Designers, developers, and marketers can work together to ensure that descriptive alt text is implemented on all content. Collaborating and keeping each other accountable for this practice can drive traffic to your site, and help us create an inclusive experience for all.
2) Create a clear content hierarchy.
Using headers to establish a consistent visual hierarchy makes content more digestible for both people and crawlers alike. It's difficult for people to read long bodies of text, so headers play an important role in providing users a way to quickly scan and find their way through long pieces of content.
Headers should be visually distinguished, clear, and descriptive, and tell readers (and crawlers) exactly what lies ahead.
3) Write descriptive anchor text.
It's relatively common to see buttons and CTAs that say "Read More" or "Learn More". Unfortunately, this isn't very helpful for visitors or bots in understanding what they should expect to see next.
When effectively used, CTAs and hyperlink copy should help set the visitor's expectation about what a linked page is about, allowing them to evaluate whether or not it would be valuable for them to visit the page.

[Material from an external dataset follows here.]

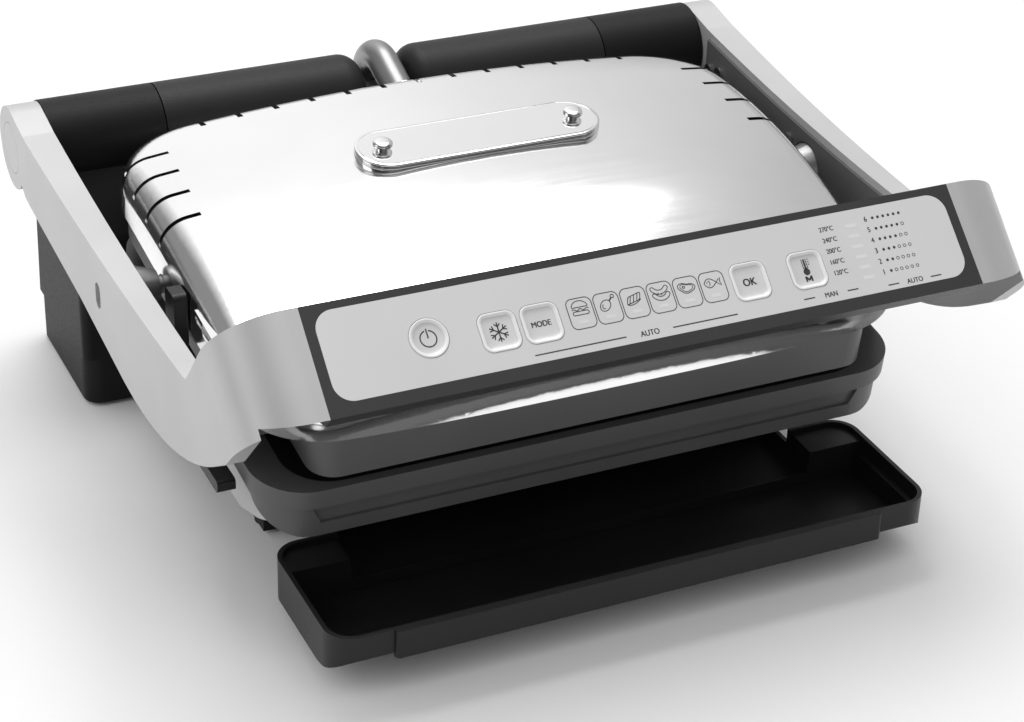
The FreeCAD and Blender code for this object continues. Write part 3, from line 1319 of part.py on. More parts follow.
def lid_solid(label, inset):
    """The cover's outer form, or its room inside when inset is the wall."""
    made = on_deck(body(label))
    half = s.lid_half - inset
    front = s.lid_front - inset
    rear = s.lid_rear - inset
    crest = s.lid_crest - inset
    out = 25
    low = as_size(0) - inset
    front_drop = lid_drop(front + out + s.lid_crest_back, s.lid_front_sweep - inset)
    rear_drop = lid_drop(rear + out - s.lid_crest_back, s.lid_rear_sweep - inset)
    profile = {"corners": [(-front - out, low), (rear + out, low), (rear + out, crest - rear_drop),
                           (s.lid_crest_back, crest), (-front - out, crest - front_drop)],
               "arcs": {2: (s.lid_rear_sweep - inset, True), 3: (s.lid_front_sweep - inset, True)}}
    sketch = outlined(made, "YZ", 0, [profile])
    axis = sketch.addGeometry(Part.LineSegment(Vector(-10, -1290, 0), Vector(10, -1290, 0)), True)
    pen = Outline(sketch)
    level = s.lid_crest - s.lid_crown
    pen.pin(axis, 1, (as_size(-10), level))
    pen.pin(axis, 2, (as_size(10), level))
    turned = made.newObject("PartDesign::Revolution", "Crown")
    turned.Profile = sketch
    turned.ReferenceAxis = (sketch, ["Axis0"])
    turned.Midplane = True
    turned.setExpression("Angle", s.lid_sector.text)
    sketch.Visibility = False
    around = wide(half + 40, -front - out - 5, rear + out + 5)
    pocket(made, "XY", low - out, crest + out * 2, around,
           deck_outline(half, front, rear, s.lid_front_corner - inset, s.lid_rear_corner - inset))
    span_limit = float(half) * 2 - 1

    def top_edge(edge):
        ends = [vertex.Point for vertex in edge.Vertexes]
        return min(p.z for p in ends) > 12 and abs(ends[0].x - ends[-1].x) < span_limit

    round_edges(made, s.lid_edge - inset, top_edge)
    return made


def lid_slots():
    """Boxes that cut the cooling slots along both sides and the back edge of the cover."""
    tools = []
    width = s.slot_width
    top = s.lid_crest + 5
    for side in (-1, 1):
        for i in range(int(s.slot_count.number)):
            low, length = span(side, s.slot_reach + s.slot_drift * i, s.lid_half + 5)
            middle = s.slot_first - i * s.slot_pitch
            tools.append(deck_box(f"slot_{side}_{i}", low, middle - width / 2, s.slot_low, length, width,
                                  top - s.slot_low))
    count = s.back_slot_count
    for i in range(int(count.number)):
        middle = (i - (count - 1) / 2) * s.back_slot_pitch
        tools.append(deck_box(f"back_slot_{i}", middle - width / 2, s.back_slot_reach, s.back_slot_low, width,
                              s.lid_rear + 5 - s.back_slot_reach, top - s.back_slot_low))
    return tools


def lid_cover():
    outer = lid_solid("cover_form", as_size(0))
    room = lid_solid("cover_room", s.lid_wall)
    out = 25
    below = deck_box("cover_below", -s.lid_half - out, -s.lid_front - out, -as_size(out), (s.lid_half + out) * 2,
                     s.lid_front + s.lid_rear + out * 2, s.lid_side_drop + out)
    step = deck_box("cover_step", -s.lid_half - out, -s.lid_front - out, -as_size(out), (s.lid_half + out) * 2,
                    s.lid_front + out - s.fascia_step, s.fascia_top + s.seat_gap + out)
    side_cut = deck_box("cover_side_cut", -s.lid_half - out, -s.cover_cut_start, -as_size(out),
                        (s.lid_half + out) * 2, s.cover_cut_start + s.lid_rear + out, s.cover_cut + out)
    holes = []
    for name, side in SIDES:
        low, length = span(side, s.lid_half - 5, s.lid_half + 5)
        holes.append(rod(f"cover_pivot_{name}", s.pivot_pin_radius + s.lid_pin_room, low, length, s.pivot_y,
                         s.pivot_z))
    low, length = span(-1, s.lid_half - 5, s.lid_half + 5)
    holes.append(rod("cover_tab_hole", s.lever_pin_radius + s.running_gap, low, length, s.tab_y, TAB_PIVOT))
    tube_hole = doc.addObject("Part::Cylinder", "cover_tube_hole")
    tube_hole.setExpression("Radius", (s.tube_radius + s.seat_gap).text)
    tube_hole.setExpression("Height", s.tube_run.text)
    holes.append(place(tube_hole, TUBE_TURN[0], TUBE_TURN[1], s.tube_rise))
    cuts = joined("cover_cuts", [room, below, step, side_cut] + holes + lid_slots())
    return node(without("lid_cover", outer, cuts))


def lid_frame():
    """The dark frame under the steel cover; its front is the fascia."""
    made = on_deck(body("lid_frame"))
    low = s.lid_gap
    height = s.fascia_top - low
    wide_half = s.lid_half - s.lid_wall - s.seat_gap
    pad(made, "XY", low, height, deck_outline(s.fascia_half, s.lid_front - s.fascia_inset, s.frame_rear,
                                              s.fascia_corner, s.fascia_corner * 2))
    pad(made, "XY", s.lid_side_drop, s.fascia_top - s.lid_side_drop,
        deck_outline(wide_half, s.fascia_step - s.seat_gap, s.frame_rear, 6, s.lid_rear_corner - 8))
    pocket(made, "XY", low - 1, s.seat_depth + 1,
           deck_outline(UPPER_HALF + s.plate_gap, UPPER_FRONT + s.plate_gap, UPPER_REAR + s.plate_gap,
                        s.plate_corner + s.plate_gap))
    hole = deck_outline(UPPER_HALF - LID_LEDGE, UPPER_FRONT - LID_LEDGE, UPPER_REAR - LID_LEDGE,
                        s.plate_corner - LID_LEDGE / 2)
    pocket(made, "XY", low - 1, height + 2, hole)
    along, above = deck_coords(s.pivot_y, s.pivot_z)
    ear = rect(along - s.ear_half, along + s.ear_half, s.fascia_top - 1, above + s.ear_rise)
    for side in (-1, 1):
        start, length = span(side, s.ear_inner, wide_half)
        pad(made, "YZ", start, length, ear)
        start, length = span(side, s.pivot_pin_tip - 1, wide_half + 1)
        pocket(made, "YZ", start, length, ring(along, above, s.pivot_pin_radius + s.running_gap))
    return node(made)


def nameplate(cover):
    """The blank plate on the lid; its underside follows the crown."""
    half = s.badge_width / 2
    low = s.lid_crest - s.badge_thick
    made = on_deck(body("nameplate_form"))
    pad(made, "XY", low, s.badge_thick * 2 - s.badge_sink,
        wide(s.badge_half, s.badge_back - half, s.badge_back + half, corner=half - 0.05))
    return node(without("nameplate", made, cover.Base))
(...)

Anchor text is also read by screen readers for visitors with visual impairments, and using links that aren't descriptive can be especially confusing for users who don't have the visual context of where your CTA lives.
Designing with SEO in mind will help you create a stronger, better customer experience. Ultimately, the best thing you can do in any situation is put the customer first.
By using a collaborative, intentional approach to design and SEO, we can drive measurable impact for our businesses -- and create more inclusive experiences for all.